Direct Instruction

In direct instruction, the teacher delivers information to students with an “I talk, you listen” approach. This means that “the teacher stands in front of a classroom and presents the information. The teacher gives explicit, guided instructions to the students” (Renard, 2019). Although direct instruction is a teacher-centred pedagogy and modern learning should be more a student-centred approach, it is important to incorporate aspects of direct instruction. Particularly, direct instruction can be used effectively for providing more detailed, important, and structured information (particularly safety concerns). Although I do not support and implement strictly teacher-direct lessons, I do understand the benefits of direct instruction (in segments) and it is a part of my teaching pedagogy and learning design. 

Teaching” by DBduo Photography is licensed under CC BY-SA 2.0.

In my teaching pedagogy and learning design, I truly value student-centred learning and the use of inquiry, research, and critical thinking skills to answer questions that are designed by the students (with support from the teacher). However, I structure my lessons include multiple teaching approaches and pedagogies. In a routine lesson (i.e., mathematics), students problem solve, inquire about questions (using manipulatives), I use direct instruction to teach, then students practice and ask questions to clarify. In this lesson model, students use their critical thinking, problem solving, and oral language skills to create a personified meaning of material and direct instruction is used to certify answers, clarify misconceptions, and give concrete information. I find this learning design model particularly useful during my mathematic lessons. However, I strongly discourage direct instruction being the only teaching pedagogy and learning design model that is used. It needs to be supported with different learning approaches and pedagogies to further student learning. If direct instruction is used for a prolonged period of time, brain breaks need to be implemented to increase student engagement, information intake, and learning outcomes. 

Powerpoint Slide: ‘A measure of the amount of direct instruction the brain can handle at different ages’” by Ken Whytock is licensed under CC BY-NC 2.0.

The use of direct instruction in this learning design approach supports students’ learning by giving them the information needed to become successful. Generally, direction instruction “breaks learning into smaller steps with scaffolding, leading towards students’ independence and master” (Rosenshine, 2008; Rupley, 2009). Adding on, although direction instruction is beneficial for all students (when used appropriately – timespan matters! – see above), “it is particularly effective in increasing the rate of learning for students with specific learning disabilities” (Sommerville & Leach, 1988). 

After becoming more informed about the direct instruction approach, it does have a limited role in our Interactive Learning Resource. Through our learning resource about brain breaks, there will be aspects that will rely on direct instruction; however, most of our learning resource will rely on different approaches to learning. This is because our learning resource will be interactive, have a wide-range of activities, and will have a limited amount of teacher-centered instruction. As stated earlier, direct instruction does have its benefits, so it will be prominent in the resource. 

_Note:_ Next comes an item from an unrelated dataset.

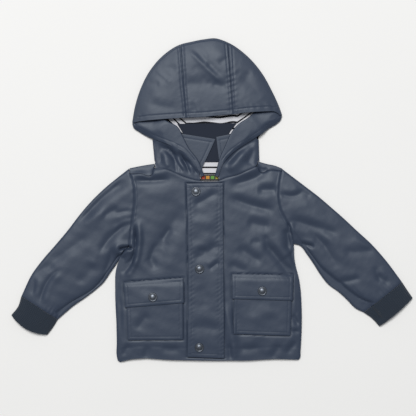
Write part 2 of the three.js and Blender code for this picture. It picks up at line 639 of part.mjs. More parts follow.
const NECK_TAIL = 8; // overlap of the turned neck with the layer underneath
const NECK_SHIFT = 0.1; // keeps its edge off that of the layer it joins

// The outside of the hood's neck, turned over at the side of the neck to join the layer underneath
function neckGrid(columns, sideOut) {
  const across = (columns.length - 1) * 3;
  const along = 8;
  const grid = [];
  for (let column = 0; column <= across; column += 1) {
    const share = column / across;
    const [seam, under] = ['seam', 'under'].map((key) => pick(columns, key, share));
    const line = [];
    for (let row = 0; row <= along; row += 1) {
      const [x, y] = mixPoint(seam, under, row / along);
      line.push([x, y, bodyTop(x, y)]);
    }
    grid.push(line);
  }
  const inset = sideOut * (TURN + CLOTH / 2);
  const side = grid[0].map(([x, y]) => turnOver([x + inset, y], [sideOut, 0], TURN, 4));
  const layers = side[0].map((_point, layer) => side.map((points) => points[layer]));
  const tail = layers.at(-1).map(([x, y, z]) => [x - sideOut * NECK_TAIL, y + NECK_SHIFT, z]);
  return [tail, ...reversed(layers), ...grid.slice(1)];
}

// A column of a hood seam, moved along x to one side of the seam
function besideSeam({ brim, turn, nape }, shift) {
  const moved = ([x, y]) => [x + shift, y];
  return { brim: moved(brim), turn: moved(turn), nape: moved(nape) };
}

function hoodSide(seam, columns, neckColumns, sideOut) {
  const first = besideSeam(seam, (sideOut * SEAM) / 2);
  const panel = wallMesh(hoodGrid([first, ...columns]), CLOTH);
  return unite(panel, wallMesh(neckGrid(neckColumns, sideOut), CLOTH));
}

function hoodCentre() {
  const first = besideSeam(HOOD_SEAM_LEFT, SEAM / 2);
  const last = besideSeam(HOOD_SEAM_RIGHT, -SEAM / 2);
  return wallMesh(hoodGrid([first, ...HOOD_CENTRE, last]), CLOTH);
}

const TIP_MIDDLE = CLOTH + LAID + FACING / 2;
const BAND_CLIMB = 1 / 6; // share of its length over which the band climbs from the tip
const BAND_COLUMNS = 4;
const BAND_LIFT = 0.2; // keeps the band off the flat faces of the neck under it
const OVER_CLOTH = CLOTH / 2 + LAID + FACING / 2; // from a facing's middle to that of the cloth under it

// The band lies over the neck, and drops to the layer underneath near the tip of the hood
function bandPiece(rows) {
  const along = (rows.length - 1) * 2;
  const grid = [];
  for (let row = 0; row <= along; row += 1) {
    const v = row / along;
    const [edge, roll] = ['edge', 'roll'].map((key) => pick(rows, key, v));
    const line = [];
    for (let column = 0; column <= BAND_COLUMNS; column += 1) {
      const [x, y] = mixPoint(edge, roll, column / BAND_COLUMNS);
      const overNeck = mix(TIP_MIDDLE, bodyTop(x, y) + OVER_CLOTH + BAND_LIFT, smooth(v / BAND_CLIMB));
      const underBrim = hoodTop(x, y) - OVER_CLOTH;
      line.push([x, y, Math.min(overNeck, underBrim)]);
    }
    grid.push(line);
  }
  return wallMesh(grid, FACING);
}

const SNAP_FACETS = 14;

// Snap cap, turned to sit square on the piece that it is fixed through
function snapCap(name, x, y, seat) {
  const rise = seat === 'storm' ? STORM_RISE + STORM / 2 : FLAP_RISE + FACING / 2;
  const { point, normal } = movedOut(x, y, rise + SEAM);
  const profile = SNAP_PROFILE.map(([radius, height]) => new THREE.Vector2(radius, height));
  const geometry = new THREE.LatheGeometry(profile, SNAP_FACETS).rotateX(Math.PI / 2);
  geometry.deleteAttribute('normal');
  geometry.deleteAttribute('uv');
  const cap = new THREE.Mesh(facingOut(mergeVertices(geometry, 1e-4)), finish(...SNAP_METAL));
  cap.position.set(...point);
  cap.quaternion.setFromUnitVectors(new THREE.Vector3(0, 0, 1), normal);
  cap.name = name;
  return cap;
}

const STORM_RISE = CLOTH / 2 + LAID + STORM / 2;
const POCKET_RISE = OVER_CLOTH;
const FLAP_RISE = POCKET_RISE + FACING + LAID;
const flapRise = (v) => mix(POCKET_RISE, FLAP_RISE, smooth(v / POCKET_TOP));

// Looks: colour, roughness and share of metal
const finish = (color, roughness, metalness = 0) => (
  new THREE.MeshStandardMaterial({ color, roughness, metalness }));
const COATED = [0x4c525f, 0.5];
const RIB_KNIT = [0x2b3344, 0.95];
const NAVY_JERSEY = [0x2c3343, 0.9];
const STRIPED = [0xd8d8da, 0.9];
const WOVEN = [0x33352f, 0.8];
const SNAP_METAL = [0x5c646c, 0.35, 0.85];

const group = new THREE.Group();
const add = (name, geometry, look) => {
  const mesh = new THREE.Mesh(geometry, finish(...look));
  mesh.name = name;
  group.add(mesh);
};

const LINING_MIDDLE = CLOTH + SEAM + JERSEY / 2;
const COLLAR_BACK_MIDDLE = LINING_MIDDLE + JERSEY / 2 + SEAM + FACING / 2;
const COLLAR_MIDDLE = COLLAR_BACK_MIDDLE + FACING + SEAM;
const LABEL_MIDDLE = LINING_MIDDLE + JERSEY / 2 + SEAM + LABEL / 2;

const TOP_LEFT = joined(SHOULDER_SEAM_LEFT, NECKLINE_LEFT);
const TOP_RIGHT = joined(NECKLINE_RIGHT, SHOULDER_SEAM_RIGHT);

add('back', backPanel(), COATED);
add('front_left', frontPanel(SIDE_LEFT, ARMHOLE_LEFT, HEM_LEFT, TOP_LEFT, true), COATED);
add('front_right', frontPanel(SIDE_RIGHT, ARMHOLE_RIGHT, HEM_RIGHT, TOP_RIGHT, false), COATED);
add('sleeve_left', sleeve(ARMHOLE_LEFT, SHOULDER_EDGE_LEFT[0], SLEEVE_LEFT, -1), COATED);
add('sleeve_right', sleeve(ARMHOLE_RIGHT, SHOULDER_EDGE_RIGHT.at(-1), SLEEVE_RIGHT, 1), COATED);
add('cuff_left', cuff(CUFF_LEFT, CUFF_BOW_LEFT), RIB_KNIT);
add('cuff_right', cuff(CUFF_RIGHT, CUFF_BOW_RIGHT), RIB_KNIT);
add('hood_left', hoodSide(HOOD_SEAM_LEFT, HOOD_LEFT, NECK_LEFT, -1), COATED);
add('hood_centre', hoodCentre(), COATED);
add('hood_right', hoodSide(HOOD_SEAM_RIGHT, HOOD_RIGHT, NECK_RIGHT, 1), COATED);
add('hood_facing_left', bandPiece(BAND_LEFT), COATED);
add('hood_facing_right', bandPiece(BAND_RIGHT), COATED);
add('hood_lining', flatSheet(LINING, 6, 6, LINING_MIDDLE, JERSEY), STRIPED);
add('collar_back', flatSheet(COLLAR_BACK, 6, 6, COLLAR_BACK_MIDDLE, FACING), NAVY_JERSEY);
add('collar_left', flatSheet(COLLAR_LEFT, 4, 8, COLLAR_MIDDLE, FACING), COATED);
add('collar_right', flatSheet(COLLAR_RIGHT, 3, 8, COLLAR_MIDDLE, FACING), COATED);
add('neck_lining', flatSheet(NECK_LINING, 4, 3, LINING_MIDDLE, JERSEY), STRIPED);
add('label', flatSheet(WOVEN_LABEL, 3, 1, LABEL_MIDDLE, LABEL), WOVEN);
add('storm_flap', laidSheet(STORM_FLAP, 5, 28, () => STORM_RISE, STORM), COATED);
add('pocket_left', laidSheet(POCKET_LEFT, 8, 7, () => POCKET_RISE, FACING), COATED);
add('pocket_right', laidSheet(POCKET_RIGHT, 8, 7, () => POCKET_RISE, FACING), COATED);
add('pocket_flap_left', laidSheet(FLAP_LEFT, 8, 7, flapRise, FACING), COATED);
add('pocket_flap_right', laidSheet(FLAP_RIGHT, 8, 7, flapRise, FACING), COATED);
SNAPS.forEach((row) => group.add(snapCap(...row)));

// The origin is on the surface, under the middle of the outline
const box = new THREE.Box3().setFromObject(group);
const middle = box.getCenter(new THREE.Vector3());
group.position.set(-middle.x, -middle.y, -box.min.z);

export default group;
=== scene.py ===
"""A toddler's hooded raincoat of coated cloth, laid flat on its back and seen from straight above.

Lengths in the tables are millimetres in the plan of the laid coat. +X is its right side as it is seen, +Y
runs from hem to hood, and z = 0 is the surface that it lies on. Every mesh is built in metres.
"""

import logging
import math
from dataclasses import dataclass, field
from enum import Enum
from typing import Callable, Protocol, Sequence

import bmesh
import bpy
import numpy as np
from mathutils import Matrix, Vector


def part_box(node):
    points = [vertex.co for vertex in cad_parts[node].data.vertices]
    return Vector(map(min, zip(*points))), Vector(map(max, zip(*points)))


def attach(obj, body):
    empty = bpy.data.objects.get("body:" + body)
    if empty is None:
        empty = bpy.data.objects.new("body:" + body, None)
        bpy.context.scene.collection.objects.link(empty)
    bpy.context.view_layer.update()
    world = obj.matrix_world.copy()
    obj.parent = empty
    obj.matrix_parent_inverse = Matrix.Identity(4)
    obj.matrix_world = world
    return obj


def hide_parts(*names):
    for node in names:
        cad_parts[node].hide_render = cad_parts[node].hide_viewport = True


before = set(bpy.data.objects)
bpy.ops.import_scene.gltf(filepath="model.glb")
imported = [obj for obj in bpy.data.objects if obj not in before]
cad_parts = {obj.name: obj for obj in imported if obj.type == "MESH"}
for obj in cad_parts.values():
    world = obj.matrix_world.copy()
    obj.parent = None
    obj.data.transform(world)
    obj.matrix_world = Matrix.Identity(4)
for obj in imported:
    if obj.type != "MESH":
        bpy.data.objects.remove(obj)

LOG = logging.getLogger("raincoat")
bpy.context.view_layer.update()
MM = 0.001

Array = np.ndarray
Colour = tuple[float, float, float]
Rows = Sequence[Sequence[float]]
Height = Callable[[Array, Array], Array]

# Walls and gaps
CLOTH = 1.8
FACING = 1.4
STORM = 2.0
JERSEY = 1.2
LABEL = 0.8
SEAM = 0.3
LAID = 0.5

# Heights of the laid layers, to the middle of a wall
LOWER = CLOTH / 2
TURN = 1.5
EDGE = LOWER + 2 * TURN
LOFT = 4.0
LOFT_REACH = 34.0
HEM_LOFT = 0.45
HEM_REACH = 50.0
HEM_FOLDS = 0.6
HEM_Y = -265.0
NECK_LIFT = 2.3
NECK_START = 36.0
NECK_REACH = 24.0
HOOD_TURN = 2.6
HOOD_EDGE = LOWER + 2 * HOOD_TURN
HOOD_LOFT = 8.0
HOOD_REACH = 46.0
LOWEST = LOWER + CLOTH + 0.5
TUBE_INSET = TURN + CLOTH / 2 + SEAM
TUBE_STEPS = 7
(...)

Rosenshine, B. (2008). Five meanings of direct instruction. Center on Innovation & Improvement. 

Renard, L. (2019, March 28). Direct instruction – A practical guide to effective teaching. BookWidgets. 

Rupley, W.H., (2009). Introduction to direct/explicit instruction in reading for the struggling reader: Phonemic awareness, phonics, fluency, vocabulary, and comprehension. Reading & Writing Quarterly25, 119-124.

3 Replies to “Direct Instruction”

  1. Hi Joshua!

    Thank you for your blog post! It was laid out very clearly, and I learned a lot! One thing that really surprised me was the picture of appropriate direct instruction. It shocked me that direct instruction for adults is recommended to be 15-18 minutes, yet we spend hours, sometimes up to 2 hours, listening to direct instruction from professors. I often use the phrase “they are just talking at us”, because after a while of sitting in lectures (usually about 20 minutes) I stop taking things in and truly listening.